* **Aim**
Return the line containing "onto the panel", the line containing "before = set(bpy.data.objects)", and every line between them, exactly as they stand. Output nothing else.

* **Recorded data**
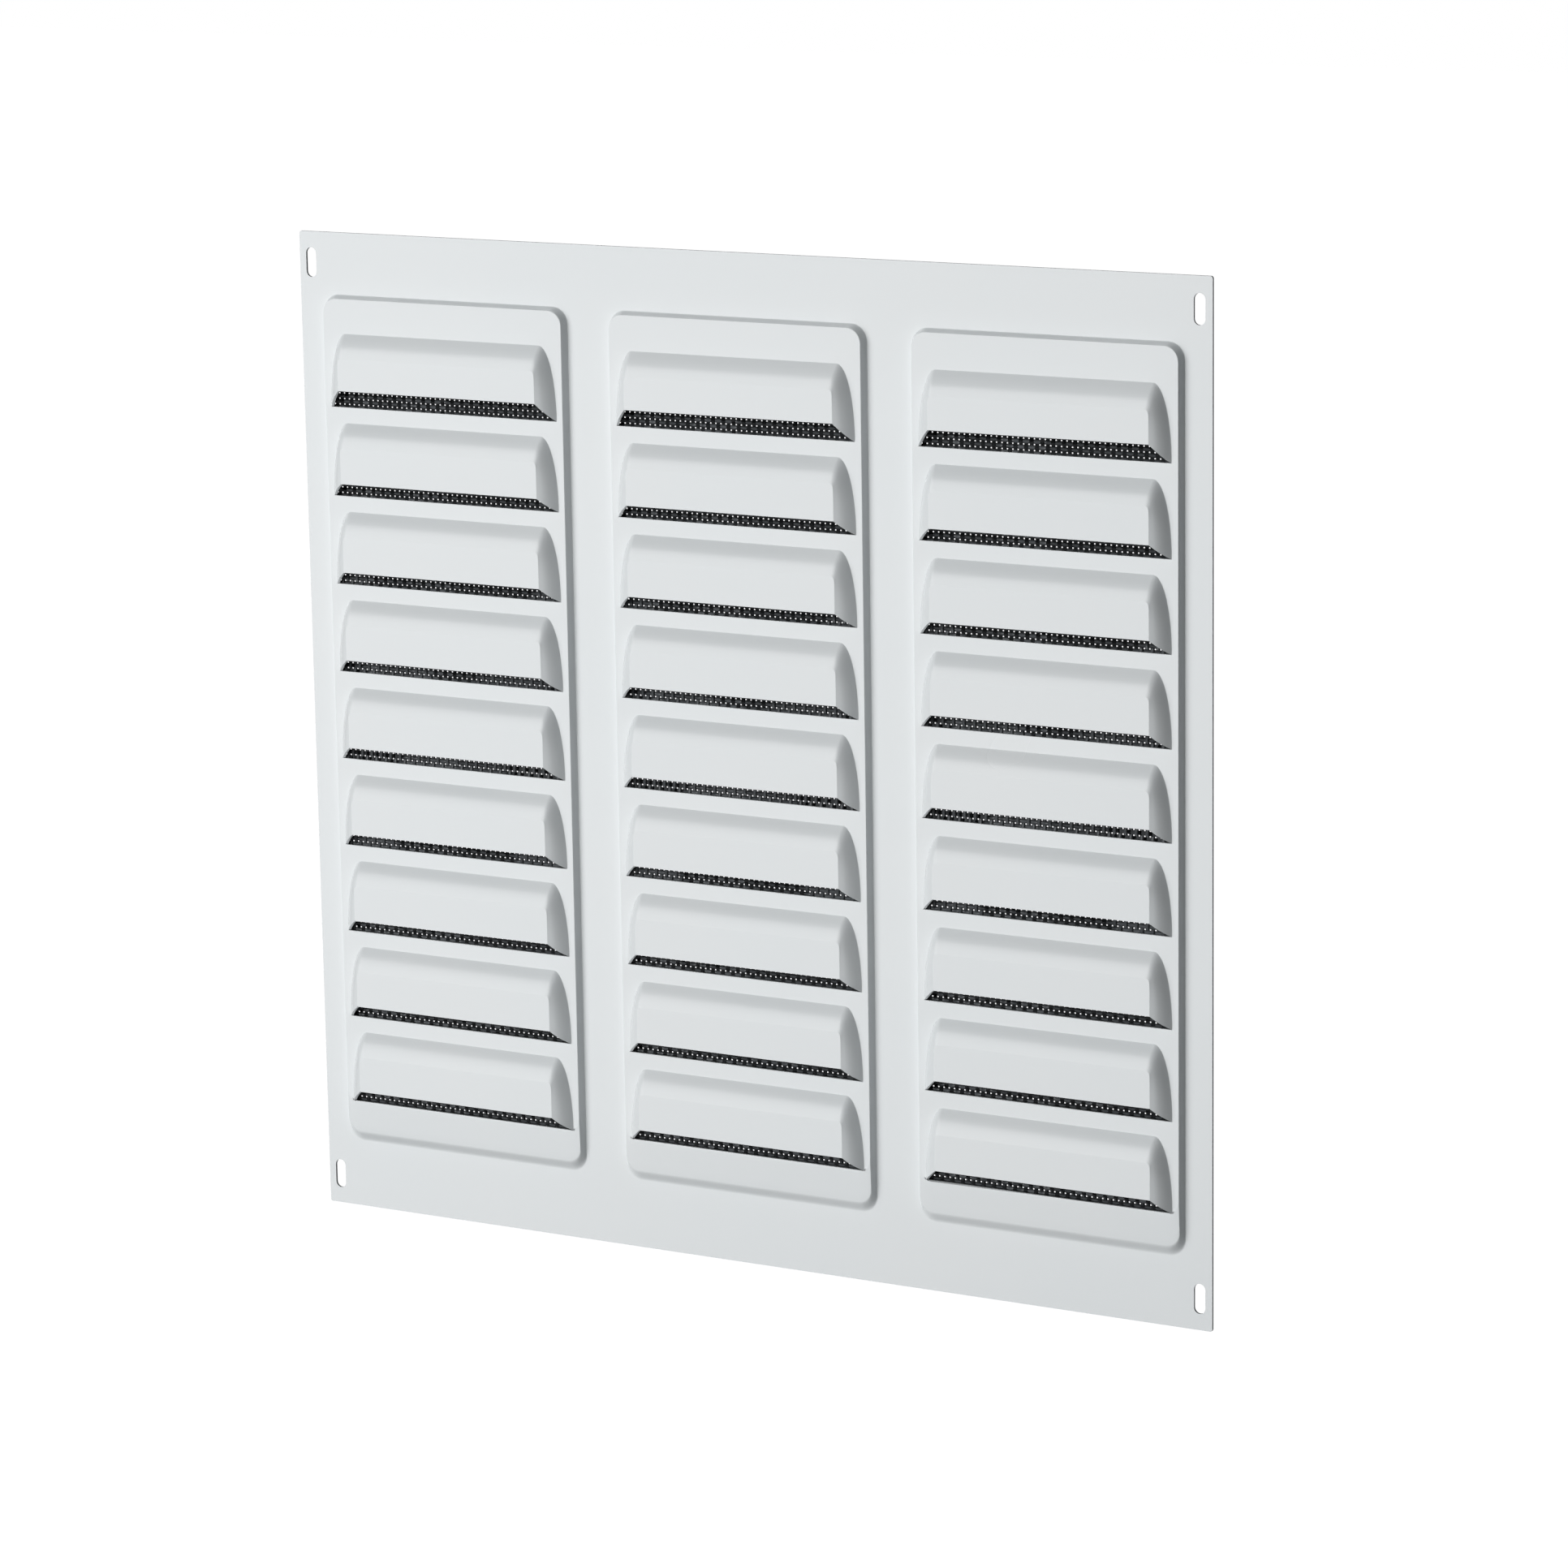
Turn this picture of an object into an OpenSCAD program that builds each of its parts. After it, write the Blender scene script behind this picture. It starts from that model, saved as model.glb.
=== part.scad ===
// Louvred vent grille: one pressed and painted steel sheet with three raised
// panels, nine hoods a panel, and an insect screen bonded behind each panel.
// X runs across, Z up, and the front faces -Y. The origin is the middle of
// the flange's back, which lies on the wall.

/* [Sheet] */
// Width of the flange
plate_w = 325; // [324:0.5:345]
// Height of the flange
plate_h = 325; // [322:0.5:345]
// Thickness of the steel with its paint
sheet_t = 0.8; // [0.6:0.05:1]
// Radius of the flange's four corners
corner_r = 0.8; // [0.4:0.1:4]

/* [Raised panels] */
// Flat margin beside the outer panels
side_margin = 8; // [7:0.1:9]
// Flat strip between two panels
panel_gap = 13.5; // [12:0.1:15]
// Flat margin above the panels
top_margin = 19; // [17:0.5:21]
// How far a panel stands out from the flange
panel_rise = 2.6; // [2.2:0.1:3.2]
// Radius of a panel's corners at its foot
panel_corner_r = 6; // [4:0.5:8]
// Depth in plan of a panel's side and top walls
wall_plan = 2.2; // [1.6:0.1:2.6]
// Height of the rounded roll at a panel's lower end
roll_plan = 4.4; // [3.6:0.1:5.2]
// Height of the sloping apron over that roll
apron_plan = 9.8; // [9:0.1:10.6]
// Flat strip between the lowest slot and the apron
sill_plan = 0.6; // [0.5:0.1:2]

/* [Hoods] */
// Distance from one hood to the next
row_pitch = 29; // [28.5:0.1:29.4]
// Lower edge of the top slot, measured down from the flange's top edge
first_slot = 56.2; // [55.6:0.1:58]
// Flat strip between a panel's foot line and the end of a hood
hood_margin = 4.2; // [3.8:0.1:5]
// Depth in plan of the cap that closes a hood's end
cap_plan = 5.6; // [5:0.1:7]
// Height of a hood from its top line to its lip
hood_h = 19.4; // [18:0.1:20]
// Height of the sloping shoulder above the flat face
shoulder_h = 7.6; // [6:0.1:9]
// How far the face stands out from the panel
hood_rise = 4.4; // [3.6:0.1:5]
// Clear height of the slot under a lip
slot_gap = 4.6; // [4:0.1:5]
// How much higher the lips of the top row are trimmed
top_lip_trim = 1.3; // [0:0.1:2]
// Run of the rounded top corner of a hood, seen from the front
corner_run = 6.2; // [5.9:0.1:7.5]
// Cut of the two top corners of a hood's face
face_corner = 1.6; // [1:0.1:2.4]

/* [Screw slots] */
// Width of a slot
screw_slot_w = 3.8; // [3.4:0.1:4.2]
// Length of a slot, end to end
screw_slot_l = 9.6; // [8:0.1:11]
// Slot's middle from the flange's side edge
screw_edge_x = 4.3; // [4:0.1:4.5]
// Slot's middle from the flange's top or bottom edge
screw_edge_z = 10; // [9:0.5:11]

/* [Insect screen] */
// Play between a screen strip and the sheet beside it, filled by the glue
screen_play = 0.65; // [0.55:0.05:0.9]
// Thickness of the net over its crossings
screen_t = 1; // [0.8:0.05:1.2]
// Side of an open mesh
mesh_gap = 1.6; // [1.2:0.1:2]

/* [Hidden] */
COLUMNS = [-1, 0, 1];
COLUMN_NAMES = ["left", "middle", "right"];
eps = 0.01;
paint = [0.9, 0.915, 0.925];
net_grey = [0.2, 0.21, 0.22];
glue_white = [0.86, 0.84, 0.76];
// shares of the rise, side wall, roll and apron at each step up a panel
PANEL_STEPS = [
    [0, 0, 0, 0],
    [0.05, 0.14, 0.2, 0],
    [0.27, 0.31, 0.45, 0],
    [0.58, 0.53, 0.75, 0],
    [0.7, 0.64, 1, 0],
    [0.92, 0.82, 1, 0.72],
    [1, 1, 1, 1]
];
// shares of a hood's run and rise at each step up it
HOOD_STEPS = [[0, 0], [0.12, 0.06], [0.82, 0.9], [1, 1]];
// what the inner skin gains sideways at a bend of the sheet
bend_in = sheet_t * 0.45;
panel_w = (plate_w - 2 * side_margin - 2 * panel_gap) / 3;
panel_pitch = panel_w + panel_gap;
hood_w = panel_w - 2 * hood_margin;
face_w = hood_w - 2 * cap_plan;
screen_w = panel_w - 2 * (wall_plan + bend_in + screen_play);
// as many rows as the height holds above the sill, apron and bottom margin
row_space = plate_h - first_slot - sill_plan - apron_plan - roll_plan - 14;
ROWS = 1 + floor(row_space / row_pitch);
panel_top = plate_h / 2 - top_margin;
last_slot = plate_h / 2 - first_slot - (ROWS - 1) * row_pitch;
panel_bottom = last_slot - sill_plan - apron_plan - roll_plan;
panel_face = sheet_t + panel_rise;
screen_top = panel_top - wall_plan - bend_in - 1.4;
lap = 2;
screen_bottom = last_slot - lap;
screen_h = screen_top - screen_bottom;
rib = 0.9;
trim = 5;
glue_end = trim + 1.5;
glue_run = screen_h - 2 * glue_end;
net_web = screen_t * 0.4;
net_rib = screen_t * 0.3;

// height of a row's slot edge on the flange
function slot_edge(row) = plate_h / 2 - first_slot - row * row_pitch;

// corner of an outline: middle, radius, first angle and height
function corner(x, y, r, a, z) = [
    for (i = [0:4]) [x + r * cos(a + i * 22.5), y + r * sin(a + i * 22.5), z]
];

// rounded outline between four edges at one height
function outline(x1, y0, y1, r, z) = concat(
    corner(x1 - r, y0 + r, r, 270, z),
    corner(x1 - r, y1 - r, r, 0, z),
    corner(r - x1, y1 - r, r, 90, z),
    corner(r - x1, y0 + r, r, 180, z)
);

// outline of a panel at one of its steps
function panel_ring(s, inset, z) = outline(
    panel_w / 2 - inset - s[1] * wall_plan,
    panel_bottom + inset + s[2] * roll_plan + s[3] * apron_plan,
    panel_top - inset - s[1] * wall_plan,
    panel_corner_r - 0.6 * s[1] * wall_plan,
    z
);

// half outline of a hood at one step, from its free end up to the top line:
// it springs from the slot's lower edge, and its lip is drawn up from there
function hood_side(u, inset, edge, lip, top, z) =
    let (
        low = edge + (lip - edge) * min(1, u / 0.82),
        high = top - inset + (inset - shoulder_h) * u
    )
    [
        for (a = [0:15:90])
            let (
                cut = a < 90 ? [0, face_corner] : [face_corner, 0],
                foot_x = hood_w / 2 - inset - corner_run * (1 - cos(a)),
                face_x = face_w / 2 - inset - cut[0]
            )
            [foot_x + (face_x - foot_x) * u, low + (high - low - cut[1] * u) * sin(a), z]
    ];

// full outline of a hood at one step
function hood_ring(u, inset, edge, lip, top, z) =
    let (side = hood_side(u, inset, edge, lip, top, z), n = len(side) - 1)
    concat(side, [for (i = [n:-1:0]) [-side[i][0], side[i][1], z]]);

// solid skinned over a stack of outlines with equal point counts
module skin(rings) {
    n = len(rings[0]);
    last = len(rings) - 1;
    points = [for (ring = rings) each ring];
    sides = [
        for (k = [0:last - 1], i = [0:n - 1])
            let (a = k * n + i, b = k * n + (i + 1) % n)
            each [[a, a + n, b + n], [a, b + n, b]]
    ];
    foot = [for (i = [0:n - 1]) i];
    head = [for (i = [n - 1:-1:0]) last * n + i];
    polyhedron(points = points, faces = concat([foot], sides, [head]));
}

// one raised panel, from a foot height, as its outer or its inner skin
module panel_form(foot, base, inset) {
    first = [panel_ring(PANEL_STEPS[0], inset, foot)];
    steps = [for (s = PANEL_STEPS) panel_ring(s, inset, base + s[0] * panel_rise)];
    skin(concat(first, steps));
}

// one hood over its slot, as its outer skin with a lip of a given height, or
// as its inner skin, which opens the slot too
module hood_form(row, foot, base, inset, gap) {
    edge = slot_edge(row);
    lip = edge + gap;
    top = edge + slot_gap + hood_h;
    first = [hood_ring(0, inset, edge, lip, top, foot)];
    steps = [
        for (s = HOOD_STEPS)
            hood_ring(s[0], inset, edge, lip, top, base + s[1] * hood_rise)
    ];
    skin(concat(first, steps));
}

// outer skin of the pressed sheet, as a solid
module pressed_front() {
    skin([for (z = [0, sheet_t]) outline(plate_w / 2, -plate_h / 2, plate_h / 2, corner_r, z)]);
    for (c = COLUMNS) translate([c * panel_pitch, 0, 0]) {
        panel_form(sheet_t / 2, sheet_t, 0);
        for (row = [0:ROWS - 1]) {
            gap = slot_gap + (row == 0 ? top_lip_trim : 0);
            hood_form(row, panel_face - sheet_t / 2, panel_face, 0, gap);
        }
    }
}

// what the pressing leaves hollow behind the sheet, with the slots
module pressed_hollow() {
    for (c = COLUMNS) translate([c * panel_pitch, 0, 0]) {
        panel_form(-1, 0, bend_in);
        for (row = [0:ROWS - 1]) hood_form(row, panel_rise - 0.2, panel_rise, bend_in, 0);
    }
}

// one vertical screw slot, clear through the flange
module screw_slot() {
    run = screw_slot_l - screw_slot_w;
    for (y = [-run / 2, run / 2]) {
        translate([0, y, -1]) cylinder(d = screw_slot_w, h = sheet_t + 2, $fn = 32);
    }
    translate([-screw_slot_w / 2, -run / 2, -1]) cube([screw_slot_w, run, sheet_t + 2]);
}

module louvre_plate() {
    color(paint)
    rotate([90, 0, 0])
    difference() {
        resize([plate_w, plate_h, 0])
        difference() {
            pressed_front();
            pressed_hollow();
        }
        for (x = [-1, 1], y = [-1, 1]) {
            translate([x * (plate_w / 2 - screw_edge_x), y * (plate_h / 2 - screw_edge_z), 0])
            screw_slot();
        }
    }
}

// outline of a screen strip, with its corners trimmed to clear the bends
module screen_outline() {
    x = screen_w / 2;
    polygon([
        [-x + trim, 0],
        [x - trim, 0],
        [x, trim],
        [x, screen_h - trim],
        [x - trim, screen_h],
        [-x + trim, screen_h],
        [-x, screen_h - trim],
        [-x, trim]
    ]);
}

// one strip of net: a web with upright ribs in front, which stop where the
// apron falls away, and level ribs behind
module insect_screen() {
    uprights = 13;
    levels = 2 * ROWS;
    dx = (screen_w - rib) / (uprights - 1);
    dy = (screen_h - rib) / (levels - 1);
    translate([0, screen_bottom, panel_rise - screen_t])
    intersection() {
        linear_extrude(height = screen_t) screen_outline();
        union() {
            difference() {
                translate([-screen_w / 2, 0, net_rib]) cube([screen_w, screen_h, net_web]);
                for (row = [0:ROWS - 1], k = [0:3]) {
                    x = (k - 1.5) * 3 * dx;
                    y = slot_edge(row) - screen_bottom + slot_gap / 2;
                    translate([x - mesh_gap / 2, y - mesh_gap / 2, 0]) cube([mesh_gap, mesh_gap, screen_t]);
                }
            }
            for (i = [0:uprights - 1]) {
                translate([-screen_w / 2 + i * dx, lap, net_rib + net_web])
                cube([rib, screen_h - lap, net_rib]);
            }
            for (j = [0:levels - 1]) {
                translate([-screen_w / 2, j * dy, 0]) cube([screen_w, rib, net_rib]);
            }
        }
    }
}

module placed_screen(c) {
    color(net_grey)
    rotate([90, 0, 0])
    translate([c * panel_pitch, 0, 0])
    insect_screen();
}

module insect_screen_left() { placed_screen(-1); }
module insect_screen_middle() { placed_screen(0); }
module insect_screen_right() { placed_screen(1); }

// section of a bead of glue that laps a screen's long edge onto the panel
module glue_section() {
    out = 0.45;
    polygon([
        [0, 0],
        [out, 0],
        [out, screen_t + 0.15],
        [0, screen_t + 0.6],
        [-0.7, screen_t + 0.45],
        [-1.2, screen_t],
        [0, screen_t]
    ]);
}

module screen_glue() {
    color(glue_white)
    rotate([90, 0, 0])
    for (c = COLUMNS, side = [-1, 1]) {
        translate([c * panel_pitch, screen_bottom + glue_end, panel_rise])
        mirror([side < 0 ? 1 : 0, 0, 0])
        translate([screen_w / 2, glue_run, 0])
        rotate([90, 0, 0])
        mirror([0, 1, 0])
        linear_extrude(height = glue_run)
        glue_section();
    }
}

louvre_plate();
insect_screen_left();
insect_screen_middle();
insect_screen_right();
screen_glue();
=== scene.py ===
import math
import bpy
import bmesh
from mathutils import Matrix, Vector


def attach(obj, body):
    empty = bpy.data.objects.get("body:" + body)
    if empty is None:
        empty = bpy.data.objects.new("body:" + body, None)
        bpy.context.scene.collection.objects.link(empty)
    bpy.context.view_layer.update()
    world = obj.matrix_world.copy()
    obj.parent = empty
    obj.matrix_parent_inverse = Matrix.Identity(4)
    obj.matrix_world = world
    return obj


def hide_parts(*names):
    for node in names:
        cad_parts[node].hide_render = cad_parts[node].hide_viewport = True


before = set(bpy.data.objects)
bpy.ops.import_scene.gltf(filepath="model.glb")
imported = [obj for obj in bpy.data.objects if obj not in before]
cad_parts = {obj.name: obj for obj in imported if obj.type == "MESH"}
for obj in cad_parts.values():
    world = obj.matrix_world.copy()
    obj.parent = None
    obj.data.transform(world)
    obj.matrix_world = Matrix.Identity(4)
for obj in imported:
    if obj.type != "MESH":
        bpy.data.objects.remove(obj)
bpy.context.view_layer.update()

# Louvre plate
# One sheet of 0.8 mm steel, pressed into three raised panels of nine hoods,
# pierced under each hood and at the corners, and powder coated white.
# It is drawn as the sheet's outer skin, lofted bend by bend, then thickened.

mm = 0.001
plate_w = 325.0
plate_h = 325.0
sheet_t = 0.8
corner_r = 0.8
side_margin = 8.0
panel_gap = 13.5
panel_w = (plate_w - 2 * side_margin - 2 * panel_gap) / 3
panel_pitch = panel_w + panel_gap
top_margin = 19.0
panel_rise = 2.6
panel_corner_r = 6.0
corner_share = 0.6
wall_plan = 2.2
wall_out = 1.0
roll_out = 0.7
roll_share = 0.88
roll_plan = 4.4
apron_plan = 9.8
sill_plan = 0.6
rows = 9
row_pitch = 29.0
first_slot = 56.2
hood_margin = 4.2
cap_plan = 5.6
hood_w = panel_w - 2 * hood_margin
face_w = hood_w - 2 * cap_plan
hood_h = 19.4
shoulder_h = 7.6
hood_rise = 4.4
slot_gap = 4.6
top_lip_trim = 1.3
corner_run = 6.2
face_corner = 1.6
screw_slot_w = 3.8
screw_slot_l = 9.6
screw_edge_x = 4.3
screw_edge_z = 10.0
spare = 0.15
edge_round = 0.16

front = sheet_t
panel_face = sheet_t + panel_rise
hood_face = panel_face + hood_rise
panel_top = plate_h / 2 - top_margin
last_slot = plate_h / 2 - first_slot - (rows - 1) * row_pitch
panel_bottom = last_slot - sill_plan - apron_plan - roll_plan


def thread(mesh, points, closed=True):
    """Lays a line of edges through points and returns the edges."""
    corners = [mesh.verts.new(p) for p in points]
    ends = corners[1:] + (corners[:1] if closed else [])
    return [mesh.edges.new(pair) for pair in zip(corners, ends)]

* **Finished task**
// section of a bead of glue that laps a screen's long edge onto the panel
module glue_section() {
    out = 0.45;
    polygon([
        [0, 0],
        [out, 0],
        [out, screen_t + 0.15],
        [0, screen_t + 0.6],
        [-0.7, screen_t + 0.45],
        [-1.2, screen_t],
        [0, screen_t]
    ]);
}

module screen_glue() {
    color(glue_white)
    rotate([90, 0, 0])
    for (c = COLUMNS, side = [-1, 1]) {
        translate([c * panel_pitch, screen_bottom + glue_end, panel_rise])
        mirror([side < 0 ? 1 : 0, 0, 0])
        translate([screen_w / 2, glue_run, 0])
        rotate([90, 0, 0])
        mirror([0, 1, 0])
        linear_extrude(height = glue_run)
        glue_section();
    }
}

louvre_plate();
insect_screen_left();
insect_screen_middle();
insect_screen_right();
screen_glue();
=== scene.py ===
import math
import bpy
import bmesh
from mathutils import Matrix, Vector


def attach(obj, body):
    empty = bpy.data.objects.get("body:" + body)
    if empty is None:
        empty = bpy.data.objects.new("body:" + body, None)
        bpy.context.scene.collection.objects.link(empty)
    bpy.context.view_layer.update()
    world = obj.matrix_world.copy()
    obj.parent = empty
    obj.matrix_parent_inverse = Matrix.Identity(4)
    obj.matrix_world = world
    return obj


def hide_parts(*names):
    for node in names:
        cad_parts[node].hide_render = cad_parts[node].hide_viewport = True


before = set(bpy.data.objects)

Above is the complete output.